Negamax in Clojure

Dan Pelensky
3 min readJul 28, 2017

--

This morning I realised that I’ve written a blog post after getting an unbeatable computer player to work in every language I’ve done Tic Tac Toe in (proof: First use of minimax, Minimax in Java, Negamax in Ruby). Now that I’ve got a working solution in Clojure, it is time to blog it.

I was a little worried about implementing minimax in Clojure, as in some of my previous implementations I’ve relied on state, a luxury we don’t have in Clojure. In functional programming you pass data into a function, and it returns different data. That is all you’ve got. If you don’t use your data that you get back immediately, it is gone. I thought my implementation would be quite different, but it ended up being quite similar to what I’ve done before.

Trying out using a Github Gist — I think it’s more readable

This function is called with the choose-space function (line 42) with the board state passed in. The board state is a hash-map with the size of board (ie. number of rows/columns) and a list of moves in sequential order of a zero indexed board (so position 0 is the top left, position 4 is the middle, position 8 is the bottom right) eg. { :size 3 :board [4] } (more info).

choose-space calls negamax and passes in the board-state, a starting depth of 0, a starting colour of 1, and the computer’s marker (X or O). This marker is determined by the state of the board on the initial function call — if there is an even number of moves (0 is considered even) it is X, if it is an odd number of moves it is O. In this implementation, X always goes first.

negamax first checks if the game is over — if so it assigns a score to this outcome based on a won game and the depth of the recursive algorithm. The fewer emulated moves until the player can keep the opponent from winning the better. This score is multiplied by the colour which is only ever 1 or -1, depending on which player has made the last move in it’s emulated scenario.

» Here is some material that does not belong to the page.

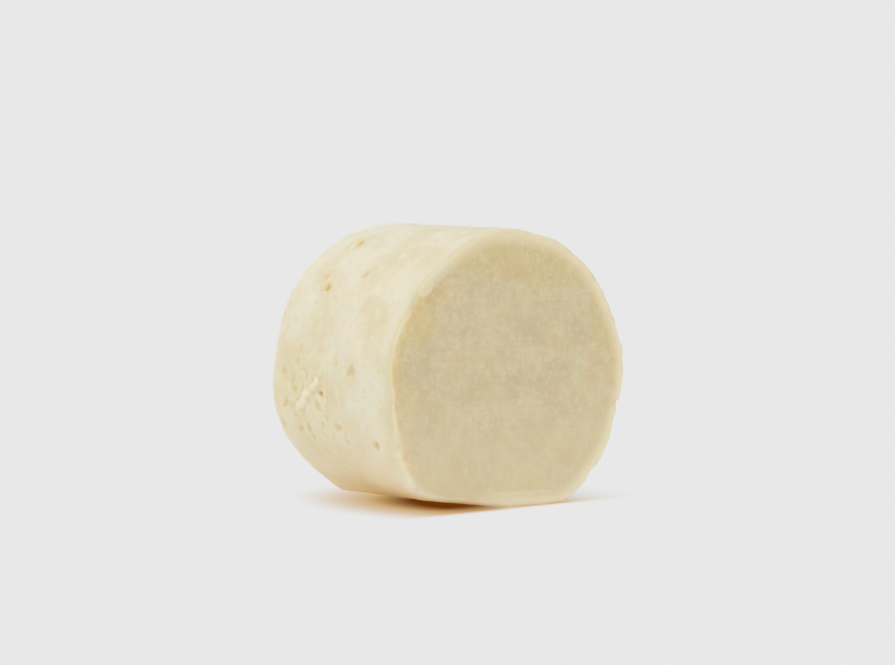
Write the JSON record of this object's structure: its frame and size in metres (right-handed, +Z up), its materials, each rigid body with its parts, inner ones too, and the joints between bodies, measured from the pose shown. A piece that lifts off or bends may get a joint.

If the game is not over the score-spaces function is called. This takes each available space on the board, and emulates a move there. It then recursively calls the negamax function again.

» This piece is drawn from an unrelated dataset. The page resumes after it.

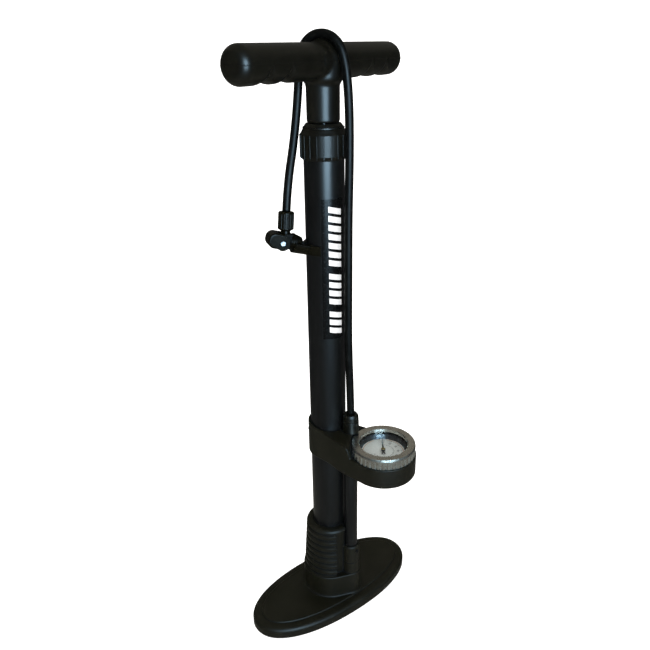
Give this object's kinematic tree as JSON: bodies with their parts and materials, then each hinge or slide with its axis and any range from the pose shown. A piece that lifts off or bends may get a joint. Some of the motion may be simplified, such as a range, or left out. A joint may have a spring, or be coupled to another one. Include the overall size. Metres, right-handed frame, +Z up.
{
  "type": "bicycle floor pump",
  "caption": "Upright floor pump with a T handle, steel barrel, oval foot, recessed dial gauge on a clamp bracket and a rubber hose ending in a lever chuck.",
  "frame": {"origin": "on the barrel axis at floor level, in the middle of the oval foot", "axes": "+Z up along the barrel, X along the long axis of the oval foot, -Y towards the gauge side"},
  "size_m": [0.225, 0.1437, 0.6238],
  "materials": {
    "moulded_black": "fine satin moulded grain",
    "barrel_paint": "satin black powder coat",
    "nylon_white": "natural moulded nylon",
    "seal_rubber": "dull black",
    "hose_rubber": "smooth, slightly glossy black",
    "steel_zinc": "zinc plated",
    "screw_black": "black oxide steel",
    "rod_chrome": "polished hard chrome",
    "pin_steel": "bright turned steel",
    "brass_fittings": "turned brass",
    "label_film": "black printed film",
    "dial_print": "white enamel",
    "dial_ring_paint": "silver paint",
    "bezel_metal": "satin silver, knurled",
    "gauge_glass": "clear",
    "needle_paint": "matt black"
  },
  "bodies": {
    "pump_barrel": {"air_pipe": "barrel_paint", "barrel_end_plug": "nylon_white", "barrel_label": "label_film", "barrel_tube": "barrel_paint", "base_foot": "moulded_black", "bourdon_tube": "brass_fittings", "bracket_screw": "screw_black", "check_valve_retainer": "nylon_white", "check_valve_seat": "seal_rubber", "chuck_clip": "moulded_black", "dial_face": "dial_print", "dial_ring": "dial_ring_paint", "end_plug_seal": "seal_rubber", "foot_screws": "steel_zinc", "gauge_bezel": "bezel_metal", "gauge_bracket": "moulded_black", "gauge_lens": "gauge_glass", "gauge_movement": "brass_fittings", "gauge_socket": "brass_fittings", "hose_barb": "brass_fittings", "hose_gland_nut": "moulded_black", "lens_gasket": "seal_rubber", "pipe_seals": "seal_rubber", "rod_guide_bush": "nylon_white", "rod_wiper": "seal_rubber", "socket_screw": "screw_black", "top_cap": "moulded_black", "check_valve_spring": "steel_zinc"},
    "pump_piston": {"handle": "moulded_black", "handle_insert": "steel_zinc", "piston_rod": "rod_chrome", "piston_head": "nylon_white", "piston_cup": "seal_rubber", "piston_washer": "steel_zinc", "piston_nut": "steel_zinc", "piston_bumper": "seal_rubber", "air_hose": "hose_rubber", "chuck_body": "moulded_black", "chuck_cap": "moulded_black", "chuck_grommet": "seal_rubber", "chuck_pin": "pin_steel", "chuck_stem": "brass_fittings", "hose_end_nut": "moulded_black"},
    "chuck_thumb_lever": {"chuck_lever": "moulded_black"},
    "gauge_pointer": {"gauge_needle": "needle_paint"},
    "check_valve": {"check_valve_poppet": "nylon_white"}
  },
  "joints": [
    {"name": "pump_stroke", "type": "slide", "parent": "pump_barrel", "child": "pump_piston", "axis": [0, 0, 1], "range_m": [0, 0.4], "deforming": ["air_hose"]},
    {"name": "chuck_lever_hinge", "type": "hinge", "parent": "pump_piston", "child": "chuck_thumb_lever", "pos_m": [-0.04185, 0.0136, 0.4407], "axis": [-0.309, -0.9511, 0], "range_deg": [0, 90]},
    {"name": "gauge_pointer_hinge", "type": "hinge", "parent": "pump_barrel", "child": "gauge_pointer", "pos_m": [0.0251, -0.06212, 0.219], "axis": [0, 0, -1], "range_deg": [0, 240], "stiffness_Nm_per_rad": 0.0002},
    {"name": "check_valve_slide", "type": "slide", "parent": "pump_barrel", "child": "check_valve", "axis": [0, 0, -1], "range_m": [0, 0.0015], "stiffness_N_per_m": 100, "springref_m": -0.003, "deforming": ["check_valve_spring"]}
  ]
}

Once the recursive call has finished, assuming the depth is not zero, negamax returns the highest of the potential scores (assuming the player it is playing against is also unbeatable. This is the negamax-score. Clojure has a built in function called zipma which takes takes two lists, and ‘zips’ them together into a map, with the first list as the key, and the second as the value. In this instance the first list is the list of available spaces, and the second is the corresponding negamax scores.

The one time that the depth is zero and the game is not over negamax chooses the space with the most chance of minimising a loss. This is what is returned by the choose-space method and ultimately the choice that the computer makes.

I’d actually started out using the Minimax algorithm, but then I started thinking about Alpha Beta Pruning and decided to rewrite it. This was actually painless, and my tests surprisingly stayed green. There isn’t too much of a difference between the two.

In my ruby experience, alpha beta pruning is significantly easier on Negamax, but it isn’t in Clojure. Clojure doesn’t have an obvious way to return from a function call early, the way you can in some other languages by just putting a return statement in.

My mentors have let me know that if I use reduce and reduced I can do exactly what I want, so now I just need to find the time to do this. I’m really excited that I got this to work, and can’t wait to get it working with Alpha Beta Pruning!